Another distinction, and it’s a major one, is that socialists believe that social equality and prosperity are a zero-sum game; that the success of one person requires the oppression of another; that there is only so much “opportunity” to go around, and if one person has an “unfair” share of opportunity (by inheritance for example) that this is oppressive to those who do not enjoy an equal “opportunity” to be wealthy without working, but this is not equality of opportunity that they seek, it is equality of outcomes, something that is not and cannot be guaranteed by any Constitution or social system. Collectivists do not understand that there is no limit on the opportunity to succeed, and so they do not shrink from taking from the person who is deemed to have an “unfair” opportunity in order to provide a “fair” outcome for others.
But Libertarians know that opportunity is unlimited and economic prosperity is available to anyone who applies sufficient industry and has a will to succeed. Libertarians are always seeking out those with industry and good ideas in order to help them to achieve their dreams, because libertarians know that innovation and hard work are rewarded and by investing in the success of others, their own success is enhanced as the economy improves. Thus, Libertarians do not believe that success is a zero-sum game that requires oppressing anyone, rich or poor, in order to provide opportunity, which is there waiting to be plucked by those who care to reach out and grasp it.

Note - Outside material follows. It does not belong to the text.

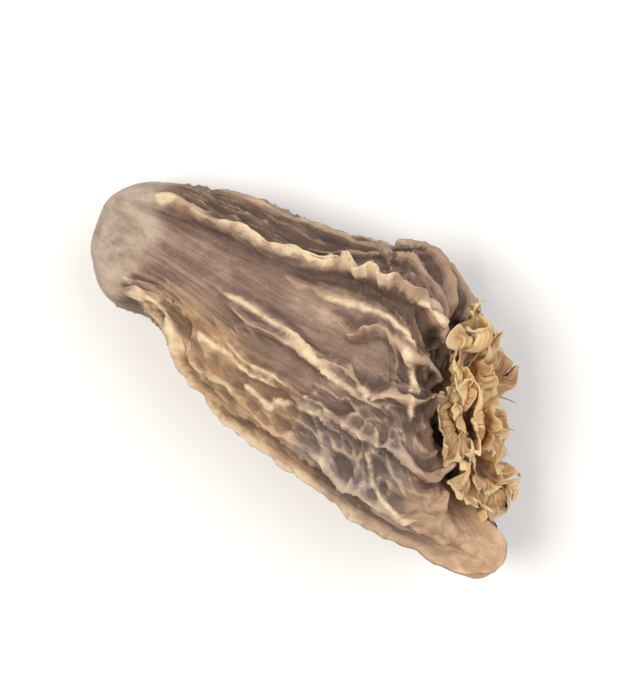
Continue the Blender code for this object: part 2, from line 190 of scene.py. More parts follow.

# Folds on the upper side: height and half width in mm, how strong a cream highlight is painted along them,
# and places as seen from above in mm from the stem end and from the middle. First the arch inside the strong
# rib, the groove beside it and the soft second ridge. Then the strong rib's end, five painted highlight
# strokes on the golden side, the loop, the tongue's crest and groove, two creases and a groove before the
# flower end, the hollow there that painted shade darkens, and the groove above the strong rib
FOLDS = (
    (0.42, 0.24, 1.1, (
        (11.0, 2.7), (12.3, 2.9), (13.7, 3.2), (15.1, 3.4), (16.1, 3.0), (16.8, 2.3), (17.4, 1.4),
        (17.9, 0.5), (18.3, -0.4), (18.6, -1.2),
    )),
    (-0.34, 0.32, 0.0, ((9.6, 3.1), (10.8, 3.4), (12.0, 3.9), (13.4, 4.1), (14.6, 4.0), (15.8, 4.2))),
    (0.38, 0.26, 0.95, (
        (6.8, 0.65), (8.0, 0.65), (9.2, 0.6), (10.5, 0.45), (12.2, 0.0), (14.4, -0.45), (16.4, -0.7),
        (17.6, -0.9),
    )),
    (0.34, 0.20, 1.0, ((15.2, 4.6), (16.6, 4.9), (17.7, 4.4), (18.2, 3.5), (18.5, 2.6), (18.7, 2.0))),
    (0.28, 0.22, 1.0, (
        (6.6, -1.5), (7.4, -1.8), (8.2, -1.9), (9.0, -1.8), (9.8, -2.1), (10.6, -2.2), (11.4, -2.1),
        (12.2, -2.4),
    )),
    (0.26, 0.22, 0.9, ((10.2, -2.8), (10.9, -3.0), (11.8, -3.3), (12.4, -3.3))),
    (0.22, 0.24, 0.8, ((11.7, -2.9), (12.6, -2.7), (13.5, -2.6), (14.4, -2.3), (15.2, -2.5))),
    (0.26, 0.19, 0.7, ((7.0, -2.9), (7.9, -3.2), (8.8, -3.3), (9.6, -3.3), (10.2, -3.7))),
    (0.22, 0.30, 0.6, (
        (1.9, -0.6), (2.9, -1.2), (3.9, -1.5), (4.8, -1.9), (5.9, -2.3), (6.8, -2.7), (7.4, -2.9),
    )),
    (0.28, 0.18, 0.5, (
        (15.2, -2.2), (16.0, -1.6), (17.1, -1.8), (17.6, -2.7), (17.0, -3.5), (15.8, -3.5), (15.1, -2.6),
    )),
    (0.30, 0.20, 0.9, (
        (16.9, -2.6), (17.5, -3.3), (18.1, -4.1), (19.0, -4.8), (20.4, -5.2), (22.2, -5.2), (23.4, -5.1),
    )),
    (-0.32, 0.24, 0.0, ((20.8, -1.8), (21.8, -2.1), (22.9, -2.5), (24.2, -2.9), (24.9, -3.1))),
    (0.26, 0.16, 0.4, ((16.6, -0.1), (17.4, -0.6), (18.2, -1.6), (19.0, -2.4), (19.6, -2.8))),
    (0.26, 0.16, 0.4, ((18.4, 3.4), (18.8, 2.6), (19.0, 1.7), (19.2, 0.8))),
    (-0.35, 0.26, 0.0, ((17.5, 3.6), (18.1, 2.7), (18.5, 1.6), (18.8, 0.6))),
    (-0.50, 0.35, 0.0, ((18.2, 4.9), (18.6, 4.3), (18.9, 3.7))),
    (-0.32, 0.34, 0.0, ((3.4, 4.2), (5.2, 4.4), (7.1, 4.7), (9.0, 4.7), (10.6, 4.8), (12.6, 5.2))),
)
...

It is this fundamental divide, the divide between collectivism, tyranny of the majority and collectivist redistribution and individualism, free-markets and unlimited opportunity for economic and social advancement that is the nut of the dispute between the two camps. And it’s one that will likely never be resolved, because the innate distrust of Collectivists in the better parts of human nature make it impossible for them to comprehend the fact that people can work together altruistically and mutually in enlightened and rational self-interest without the blunt force of government bludgeoning them into submission at every turn.